Tried-and-true soul feels oddly fresh these days. With Lee Fields and Charles Bradley leading the charge, a genre born half a century ago has been resurrected to sound just as vital as its younger peers. Bobby Womack’s first proper record since 1999 is even more surprising, then, as it sees him become the only member of soul’s old guard to fully embrace the clutter of present-day pop. While Womack’s weathered pipes remain a force of nature, the help he’s enlisted — Damon Albarn of Blur/Gorillaz and XL owner Richard Russell — to complement them actually leaves such far-reaching imprints that he can’t dig himself out of the pitfalls.
On ‘If There Wasn’t Something There’, Womack is eaten alive by a persistent beat. “If there wasn’t something there, you’d have just walked away,” he intimates, and he’s right. That voice is phenomenal — grizzled and grey, albeit no less gargantuan. However, unlike on Womack’s classics from the early 70s such as Communication and Understanding, here, he’s bullied by the songs.
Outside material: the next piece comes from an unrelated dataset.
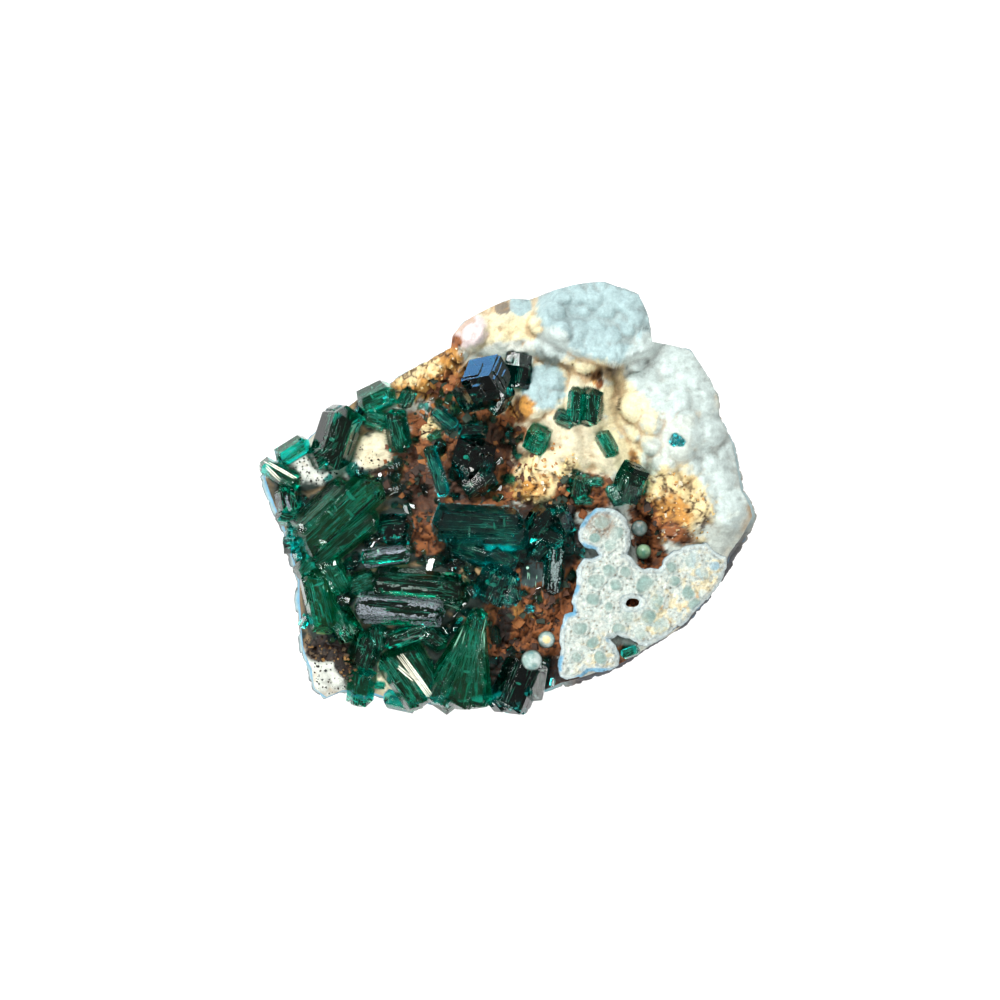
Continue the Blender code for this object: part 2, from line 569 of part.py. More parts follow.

‘Dayglo Reflection’ unfurls as a spacious cut, spidery percussion magnifying the main theme: “Waiting for the day to bring me light.” We’re right there too, yet it never arrives, instead ceding to a gloomy, underwater cameo by Lana Del Rey. Proceedings that would benefit from a surge sink lower and lower into the abyss.
Sitting in precisely the opposite camp, the album’s crown jewel is ‘Deep River’. An acoustic number of stunning purity, it affords every single nuance in Womack’s pipes to breathe, finally drawing us in after trying to bust out for much of this journey. Among the other bright spots on hand, ‘Please Forgive My Heart’ distinguishes itself with an impeccable vocal that nearly breaks while bending in the most human, harrowing fashion. ‘Stupid’ huffs and puffs alongside Womack’s fervent phrasing whereas ‘Nothin’ Can Save Ya’ twists into a cavernous infinity, its studio wizardry shining without preventing the voices from carrying their tune.
Any semblance of warmth is petrified toward the record’s tail end, as ‘Love Is Gonna Lift You Up’ and ‘Jubilee (Don’t Let Nobody Turn You Around)’ churn out busybodied robot-pop. Frigid, foul stuff.
That’s the story, really. Womack’s trying to get with the times, but he ends up surrendering to them.